Business Insider tells the story of how the man behind Firefly and Buffy The Vampire Slayer was brought in for consideration by Kevin Feige, only to tell him that he would only direct the film if he could also re-write the film from the ground up. Joss Whedon put it as bluntly as humanly possible:
I don't think you have anything. You need to pretend this draft never happened.

The studio and Kevin Feige himself trusted Whedon’s judgement so much that they let him run the show. Of course, Marvel Studios had a couple of their own rules as to what the film was required to do: it had to be a film pitting The Avengers against Loki, there needed to be a huge blow up between the heroes and a grand finale against Loki and his forces. Also, May 2012 was his target date. While Whedon and Penn would share the story credit on the film, screenwriting was solely credited to Joss. The rest, as they say, is history.

Hollywood, despite its best depictions to the contrary, is not the best industry for your ego.

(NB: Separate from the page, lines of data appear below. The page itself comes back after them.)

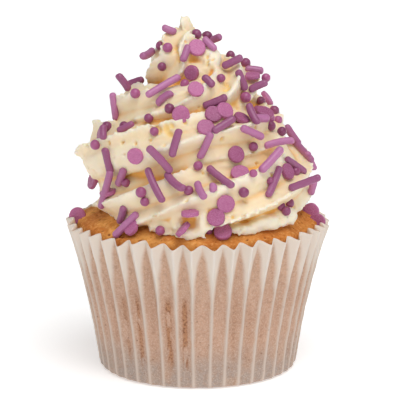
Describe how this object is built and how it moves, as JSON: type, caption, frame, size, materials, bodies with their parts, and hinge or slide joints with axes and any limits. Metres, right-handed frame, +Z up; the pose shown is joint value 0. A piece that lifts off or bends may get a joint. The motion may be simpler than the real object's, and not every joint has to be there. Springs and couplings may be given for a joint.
{
  "type": "cupcake",
  "caption": "Cupcake in a pleated paper case: golden sponge under a tall piped swirl of ridged buttercream that ends in a leaning tip, strewn with sprinkles.",
  "frame": {"origin": "centre of the flat foot of the paper case, on the surface that the cake stands on", "axes": "+Z up along the cake's axis; +Y away from the viewer of the picture, +X to the right; the swirl rises counter-clockwise seen from above"},
  "size_m": [0.0692, 0.069, 0.0919],
  "materials": {
    "paper": "matte greaseproof paper, white on the outward folds and browned where an inward fold touches the cake",
    "sponge": "matte golden baked crust with fine open crumb; stands in for sponge cake",
    "buttercream": "soft satin cream, deeper yellow in the folds; stands in for buttercream",
    "sprinkles": "dull mauve sugar, grainy; stands in for sugar sprinkles"
  },
  "bodies": {
    "root": {"paper_case": "paper", "sponge": "sponge", "icing": "buttercream"}
  },
  "joints": []
}
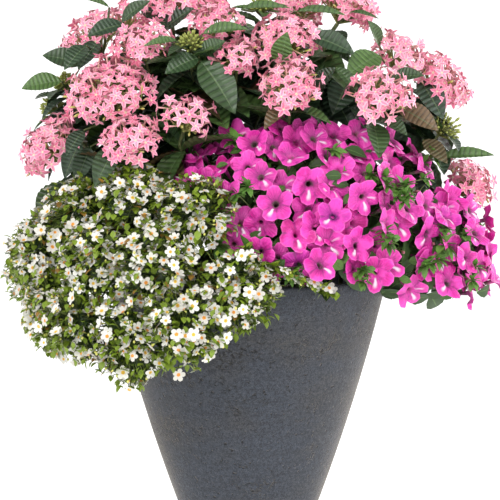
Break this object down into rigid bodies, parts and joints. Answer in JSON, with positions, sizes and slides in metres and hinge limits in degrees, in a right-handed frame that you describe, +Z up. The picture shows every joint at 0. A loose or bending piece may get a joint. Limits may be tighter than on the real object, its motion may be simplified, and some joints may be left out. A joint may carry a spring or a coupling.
{
  "type": "potted petunia",
  "caption": "Tall tapered pot filled with bedding plants in full bloom: trailing petunias on one side, hanging bacopa on the other, and domed pentas heads above.",
  "frame": {"origin": "centre of the pot's flat underside, where the pot's upright axis meets the surface it stands on", "axes": "+Z up along the pot's axis, +X to the right of a viewer facing the planting's front, -Y towards that viewer"},
  "size_m": [0.6143, 0.4773, 0.7238],
  "materials": {
    "pot": "matte",
    "soil": "matte",
    "pentas_flowers": "matte",
    "pentas_foliage": "satin",
    "petunia_blooms": "matte",
    "petunia_foliage": "matte",
    "bacopa": "matte"
  },
  "bodies": {
    "root": {"bacopa_spray_1": "bacopa", "bacopa_spray_2": "bacopa", "bacopa_spray_3": "bacopa", "bacopa_spray_4": "bacopa", "bacopa_spray_5": "bacopa", "bacopa_spray_6": "bacopa", "bacopa_spray_7": "bacopa", "pentas_head_back_far_left": "pentas_flowers", "pentas_head_back_left": "pentas_flowers", "pentas_head_back_middle": "pentas_flowers", "pentas_head_back_right": "pentas_flowers", "pentas_head_crown_back": "pentas_flowers", "pentas_head_crown_left": "pentas_flowers", "pentas_head_crown_middle": "pentas_flowers", "pentas_head_crown_right": "pentas_flowers", "pentas_head_far_left": "pentas_flowers", "pentas_head_far_right": "pentas_flowers", "pentas_head_high_left": "pentas_flowers", "pentas_head_left_front": "pentas_flowers", "pentas_head_left_large": "pentas_flowers", "pentas_head_loose_front": "pentas_flowers", "pentas_head_low_middle": "pentas_flowers", "pentas_head_low_right": "pentas_flowers", "pentas_head_middle_front": "pentas_flowers", "pentas_head_right_large": "pentas_flowers", "pentas_head_right_upper": "pentas_flowers", "pentas_head_top_left": "pentas_flowers", "pentas_head_top_right": "pentas_flowers", "pentas_head_upper_left": "pentas_flowers", "pentas_head_upper_middle": "pentas_flowers", "pentas_stem_1": "pentas_foliage", "pentas_stem_2": "pentas_foliage", "pentas_stem_3": "pentas_foliage", "pentas_stem_4": "pentas_foliage", "pentas_stem_5": "pentas_foliage", "pentas_stem_6": "pentas_foliage", "pentas_stem_7": "pentas_foliage", "pentas_stem_8": "pentas_foliage", "pentas_stem_9": "pentas_foliage", "petunia_blooms_1": "petunia_blooms", "petunia_blooms_10": "petunia_blooms", "petunia_blooms_11": "petunia_blooms", "petunia_blooms_2": "petunia_blooms", "petunia_blooms_3": "petunia_blooms", "petunia_blooms_4": "petunia_blooms", "petunia_blooms_5": "petunia_blooms", "petunia_blooms_6": "petunia_blooms", "petunia_blooms_7": "petunia_blooms", "petunia_blooms_8": "petunia_blooms", "petunia_blooms_9": "petunia_blooms", "petunia_stem_1": "petunia_foliage", "petunia_stem_2": "petunia_foliage", "pot": "pot", "soil": "soil"}
  },
  "joints": []
}
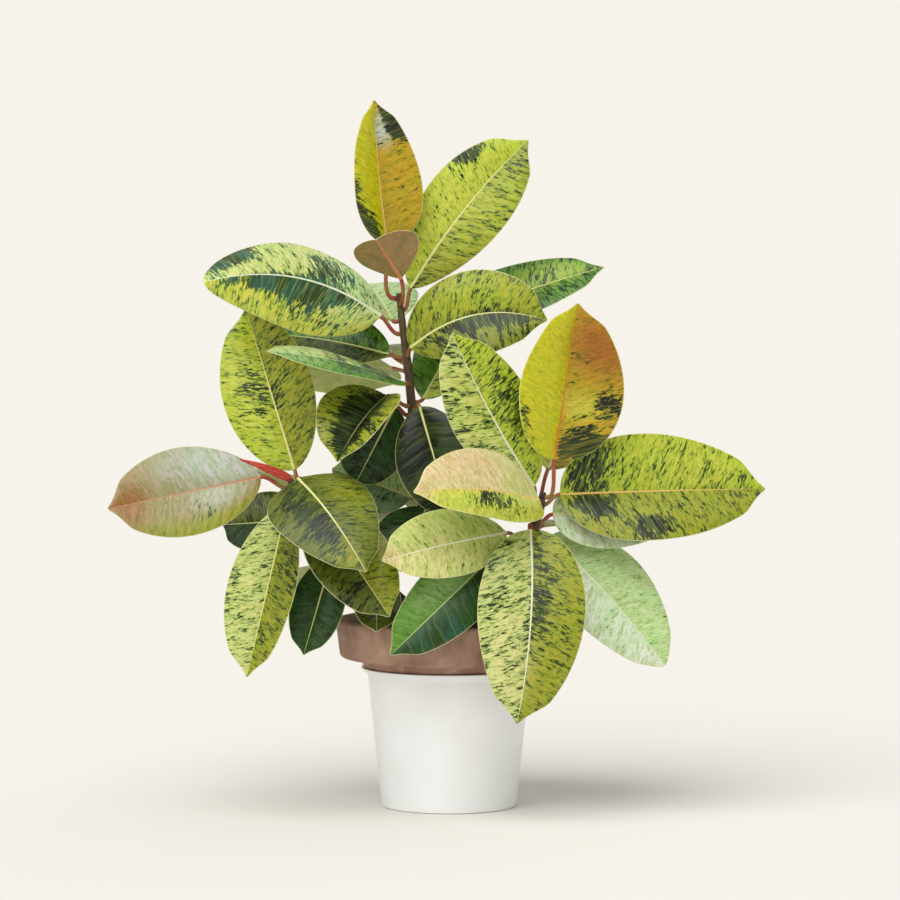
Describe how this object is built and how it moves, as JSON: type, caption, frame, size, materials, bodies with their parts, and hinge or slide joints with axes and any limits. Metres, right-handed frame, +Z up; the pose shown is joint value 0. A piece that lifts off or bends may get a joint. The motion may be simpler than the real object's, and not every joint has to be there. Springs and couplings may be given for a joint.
{
  "type": "potted rubber plant",
  "caption": "Bushy rubber plant with marbled oval leaves on woody stems, rooted in soil in a clay pot that hangs in a white outer pot. Stands on a floor or table as a house plant.",
  "frame": {"origin": "centre of the white pot's flat bottom, on the surface that it stands on", "axes": "+Z up, along the pots' own axis and the plant's height; -Y to the plant's front, the side that the picture shows; +X to its right seen from the front"},
  "size_m": [0.6505, 0.3471, 0.706],
  "materials": {
    "white_glaze": "satin",
    "brown_clay": "matte",
    "potting_soil": "matte",
    "bark": "satin",
    "red_sheath": "satin",
    "leaf_yellow": "satin",
    "leaf_lime": "satin",
    "leaf_olive": "satin",
    "leaf_deep": "satin",
    "leaf_pale": "satin",
    "leaf_bronze": "satin"
  },
  "bodies": {
    "root": {"white_pot": "white_glaze", "clay_pot": "brown_clay", "soil": "potting_soil", "stem_main": "bark", "stem_left": "bark", "stem_right": "bark", "bud_sheath": "red_sheath", "leaf_crown_upright": "leaf_yellow", "leaf_crown_right": "leaf_lime", "leaf_crown_young": "leaf_bronze", "leaf_left_upper": "leaf_lime", "leaf_right_arching": "leaf_olive", "leaf_right_deep": "leaf_deep", "leaf_back_pale": "leaf_pale", "leaf_left_edgeways": "leaf_lime", "leaf_left_shaded": "leaf_deep", "leaf_centre_folded": "leaf_olive", "leaf_centre_deep": "leaf_deep", "leaf_centre_dark": "leaf_deep", "leaf_centre_right": "leaf_lime", "leaf_centre_grey": "leaf_pale", "leaf_centre_low": "leaf_deep", "leaf_right_upright": "leaf_yellow", "leaf_right_pale": "leaf_pale", "leaf_right_long": "leaf_lime", "leaf_front_cream": "leaf_pale", "leaf_front_lime": "leaf_pale", "leaf_front_green": "leaf_deep", "leaf_front_hanging": "leaf_olive", "leaf_right_mint": "leaf_pale", "leaf_right_cream": "leaf_pale", "leaf_left_tall": "leaf_lime", "leaf_left_bronze": "leaf_bronze", "leaf_front_olive": "leaf_olive", "leaf_front_flecked": "leaf_olive", "leaf_left_hanging": "leaf_pale", "leaf_left_deep": "leaf_deep", "leaf_low_small": "leaf_olive", "leaf_left_shade": "leaf_deep", "leaf_back_left_high": "leaf_lime", "leaf_back_high": "leaf_olive", "leaf_back_right": "leaf_lime", "leaf_back_left": "leaf_yellow", "leaf_back_low": "leaf_olive", "leaf_back_right_low": "leaf_lime", "leaf_back_left_low": "leaf_lime", "leaf_back_middle": "leaf_pale", "leaf_back_right_tip": "leaf_olive", "leaf_back_left_tip": "leaf_yellow", "leaf_back_upright": "leaf_yellow"}
  },
  "joints": []
}
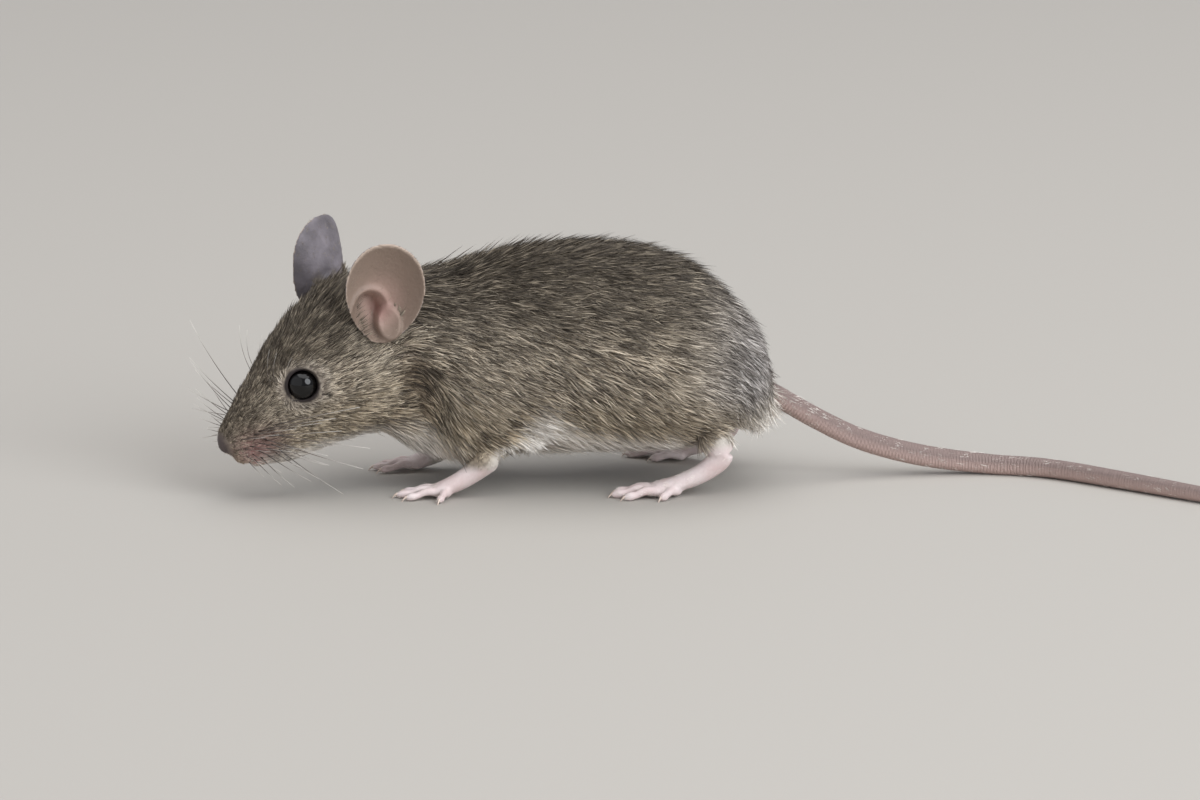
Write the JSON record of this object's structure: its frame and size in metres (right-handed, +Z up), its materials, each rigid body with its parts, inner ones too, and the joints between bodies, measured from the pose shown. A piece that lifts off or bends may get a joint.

While Joss Whedon was eventually installed as the grand high poobah of Marvel’s Cinematic Universe, you can see how big of a gamble Feige and company were willing to take on a man who’d only directed one feature film before The Avengers. To not only let him direct, but also to let him can Zak Penn’s original draft, shows that they trusted him as much as New Line trusted Peter Jackson when they embarked on the Lord Of The Rings trilogy. After all, Zak Penn was no stranger to writing comic films at that point with X-Men: The Last Stand, Elektra, and The Incredible Hulk all to his credit. While Whedon wrote comics, Penn wrote comic movies.

Marvel Studios has always had a vision for what it wants out of its films, and Joss Whedon is just the man that fits the bill. For him to reject a script at that early phase of their working relationship, and to get away with it, just shows how cut out for the job he actually was. When and if he leaves the Marvel Cinematic Universe (which, if his intent to focus on Agents Of S.H.I.E.L.D. after Age Of Ultron is true, could be sooner than later,) someone else will have to step into the shoes of the man who brought Earth’s mightiest heroes together. Which means someone might have their own chance to pull a Whedon and reject his vision for their own.

For now, the Joss Whedon-written-and-directed The Avengers: Age Of Ultron is going to crash theaters on May 1st, 2015.